Jericho "The first stage of Joshua's conquest was the occupation of the vast trench, so to speak, which parted the Israelites from the mass of the Promised Land," and which was dominated by the city of Jericho, a place of great antiquity and importance. It derived its name, = "the City of Palm Trees," from a vast grove of noble palm-trees, nearly three miles broad, and eight miles long, which must have recalled to the few survivors of the old generation of the Israelites the magnificent palm-groves of Egypt. The capture of Jericho was essential for two reasons:

(a) Standing at the entrance of the main passes from the valley into the interior of Palestine, the one branching off S. W. towards Olivet, and commanding the approach to Jerusalem, the other, to the N. E., towards Michmash, which defends the approach to Ai and Bethel it was the key of the country to any invader coming as Joshua did from the East.

(b) It was for that age a strongly walled town and "enjoyed the benefit of one, if not two, of those copious streams which form the chief sources of such fertility as the valley of the Jordan contains." Its reduction, therefore, must have been the first object of the operations of Joshua on entering the land of Canaan. See Stanley's Sinai and Palestine, p. 305. "The strategy displayed by the Israelites under Joshua considering it only as an ordinary historical event is worth notice. Had Israel advanced on Palestine from the South, however victorious they might have been, they would have driven before them an ever-increasing mass of enemies, who after each repulse would gain fresh reinforcements, and could fall back on new fortifications and an untouched country, more and more difficult at each step. The Canaanites, if defeated on the heights of Hebron, would have held in succession those of Jerusalem and Mount Ephraim; and it is unlikely that the invaders would ever have reached the district of Gilboa, and Tabor, or the Sea of Tiberias. In all probability Israel would have been compelled to turn off to the low country the land of the Philistines and with the Canaanites on the vantage ground of the mountains of Judah and Ephraim, the nation would in its infancy have been trodden down by the march of the Assyrian and Egyptian armies, whose military road this was. By crossing Jordan, destroying Jericho, occupying the heights by a night-march, and delivering the crushing blow of the battle of Beth-horon, Joshua executed the favourite manœuvre of the greatest captain by sea or land, since the days of Nelson and Napoleon; he broke through and defeated the centre of the enemies" line, and then stood in a position to strike with his whole force successively right and left." Note to Lenormant's Manual of Oriental History, 1. p. 111.
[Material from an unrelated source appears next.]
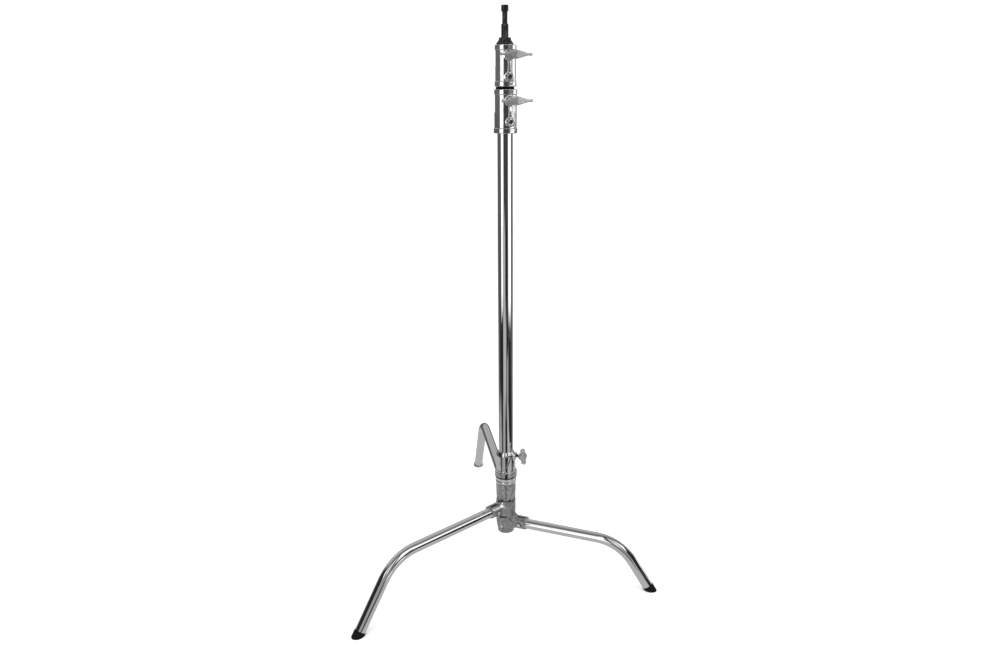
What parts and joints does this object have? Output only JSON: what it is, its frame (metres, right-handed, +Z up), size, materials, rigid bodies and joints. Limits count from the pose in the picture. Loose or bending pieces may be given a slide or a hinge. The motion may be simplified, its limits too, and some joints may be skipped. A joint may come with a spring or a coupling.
{
  "type": "c stand",
  "caption": "Grip stand with a nesting turtle base, one leg on a sliding collar, a chrome column and telescoping risers that end in a baby pin.",
  "frame": {"origin": "the column's axis at floor level, where the stand is centred over its mark", "axes": "+Z up along the column and the baby pin, +X to the right seen from the front, -Y towards the front"},
  "size_m": [0.7126, 0.9179, 1.3502],
  "materials": {
    "chrome_tube": "polished chrome plate on steel tube, fine draw lines and light scuffs",
    "chrome_casting": "chrome plate on a casting, a little softer and wavier than the tubes",
    "cast_hub": "tumbled grey casting, grainy and satin",
    "satin_handle": "satin cast metal with a fine grain",
    "black_pin": "glossy black oxide, worn brighter at the edges",
    "steel_fastener": "bright zinc",
    "dark_steel": "oiled black steel thread and spring steel",
    "rubber": "matt black moulded rubber",
    "white_nylon": "natural nylon",
    "black_nylon": "black nylon"
  },
  "bodies": {
    "base": {"column_tube": "chrome_tube", "lower_hub": "cast_hub", "lower_hub_screw": "steel_fastener", "short_leg_tube": "chrome_tube", "short_leg_bolt": "steel_fastener", "short_leg_nut": "steel_fastener", "short_leg_foot": "rubber", "hub_spring": "dark_steel", "spring_washer": "dark_steel", "spring_clip": "dark_steel", "column_lock_casting": "chrome_casting", "column_lock_bush": "white_nylon", "column_lock_screw": "steel_fastener", "buffer_ring": "rubber"},
    "middle_leg": {"middle_hub": "cast_hub", "middle_hub_washer": "black_nylon", "middle_leg_tube": "chrome_tube", "middle_leg_bolt": "steel_fastener", "middle_leg_nut": "steel_fastener", "middle_leg_foot": "rubber"},
    "slider": {"sliding_collar": "chrome_casting", "slider_liner": "white_nylon", "slider_clip": "dark_steel"},
    "tall_leg": {"tall_hub": "cast_hub", "tall_leg_tube": "chrome_tube", "tall_leg_bolt": "steel_fastener", "tall_leg_nut": "steel_fastener", "tall_leg_foot": "rubber"},
    "slider_brake": {"slider_shoe": "white_nylon"},
    "slider_knob": {"slider_knob_stud": "dark_steel", "slider_knob_wing": "satin_handle"},
    "column_brake": {"column_shoe": "white_nylon"},
    "column_handle": {"column_handle_stud": "dark_steel", "column_handle_wing": "satin_handle"},
    "riser_1_guide": {"riser_1_plug": "white_nylon"},
    "riser_1": {"riser_1_tube": "chrome_tube", "riser_1_lock_casting": "chrome_casting", "riser_1_lock_bush": "white_nylon", "riser_1_lock_screw": "steel_fastener"},
    "riser_1_brake": {"riser_1_shoe": "white_nylon"},
    "riser_1_handle": {"riser_1_handle_stud": "dark_steel", "riser_1_handle_wing": "satin_handle"},
    "riser_2_guide": {"riser_2_plug": "white_nylon"},
    "riser_2": {"riser_2_tube": "chrome_tube", "riser_2_roll_pin": "steel_fastener", "pin_cap": "black_pin", "baby_pin": "black_pin"}
  },
  "joints": [
    {"name": "middle_leg_fold", "type": "hinge", "parent": "base", "child": "middle_leg", "pos_m": [0, 0, 0.154], "axis": [0, 0, 1], "range_deg": [0, 114]},
    {"name": "slider_slide", "type": "slide", "parent": "base", "child": "slider", "axis": [0, 0, 1], "range_m": [0, 0.77]},
    {"name": "tall_leg_turn", "type": "hinge", "parent": "slider", "child": "tall_leg", "pos_m": [0, 0, 0.22], "axis": [0, 0, 1], "continuous": true},
    {"name": "slider_brake_slide", "type": "slide", "parent": "slider", "child": "slider_brake", "axis": [0.9397, -0.342, 0], "range_m": [0, 0.00187]},
    {"name": "slider_knob_turn", "type": "hinge", "parent": "slider_brake", "child": "slider_knob", "pos_m": [0.05638, -0.02052, 0.295], "axis": [0.9397, -0.342, 0], "range_deg": [0, 545]},
    {"name": "column_brake_slide", "type": "slide", "parent": "base", "child": "column_brake", "axis": [0.4067, -0.9135, 0], "range_m": [0, 0.00225]},
    {"name": "column_handle_turn", "type": "hinge", "parent": "column_brake", "child": "column_handle", "pos_m": [0.0244, -0.05481, 1.15], "axis": [0.4067, -0.9135, 0], "range_deg": [0, 545]},
    {"name": "riser_1_slide", "type": "slide", "parent": "base", "child": "riser_1_guide", "axis": [0, 0, 1], "range_m": [0, 0.9495]},
    {"name": "riser_1_spin", "type": "hinge", "parent": "riser_1_guide", "child": "riser_1", "pos_m": [0, 0, 0.178], "axis": [0, 0, 1], "continuous": true},
    {"name": "riser_1_brake_slide", "type": "slide", "parent": "riser_1", "child": "riser_1_brake", "axis": [0.3746, -0.9272, 0], "range_m": [0, 0.00225]},
    {"name": "riser_1_handle_turn", "type": "hinge", "parent": "riser_1_brake", "child": "riser_1_handle", "pos_m": [0.02248, -0.05563, 1.246], "axis": [0.3746, -0.9272, 0], "range_deg": [0, 545]},
    {"name": "riser_2_slide", "type": "slide", "parent": "riser_1", "child": "riser_2_guide", "axis": [0, 0, 1], "range_m": [0, 0.9495]},
    {"name": "riser_2_spin", "type": "hinge", "parent": "riser_2_guide", "child": "riser_2", "pos_m": [0, 0, 0.2749], "axis": [0, 0, 1], "continuous": true}
  ],
  "couplings": [
    {"joint": "slider_knob_turn", "follows": "slider_brake_slide", "rad_per_m": 5026.5},
    {"joint": "column_handle_turn", "follows": "column_brake_slide", "rad_per_m": 4188.8},
    {"joint": "riser_1_handle_turn", "follows": "riser_1_brake_slide", "rad_per_m": 4188.8}
  ]
}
and came into a harlot's house The spies traversed successfully the space which separated them from Jericho, crossing the fords or swimming, and entered the city towards evening (Joshua 2:2). There was no one in the place to receive them, and it would have been perilous to have gone to a public khan or caravanserai. They, therefore, followed one of the courtesans, of whom there would be many in a Canaanitish city, to her home.

named Rahab The name of this courtesan was Rahab. She probably, too, carried on the trade of lodging-keeper for wayfaring men. It would seem also that she was engaged in the manufacture of linen, and practised the art of dyeing, for which the Phœnicians were early famous, for we find the flat roof of the house covered with stalks of flax put there to dry, and a stock of scarlet or crimson line in her possession. Her name is mentioned in the genealogy of our Lord (Matthew 1:5). There she appears as the wife of Salmon, the son of Naasson, by whom she became the mother of Boaz, the grandfather of Jesse. See Ruth 4:20-21; 1Ch 2:11; 1 Chronicles 2:51; 1 Chronicles 2:54. Her faith and works are glorified in (a) the Epistle to the Hebrews (Hebrews 11:31), and (b) in the Epistle of St James (James 2:25).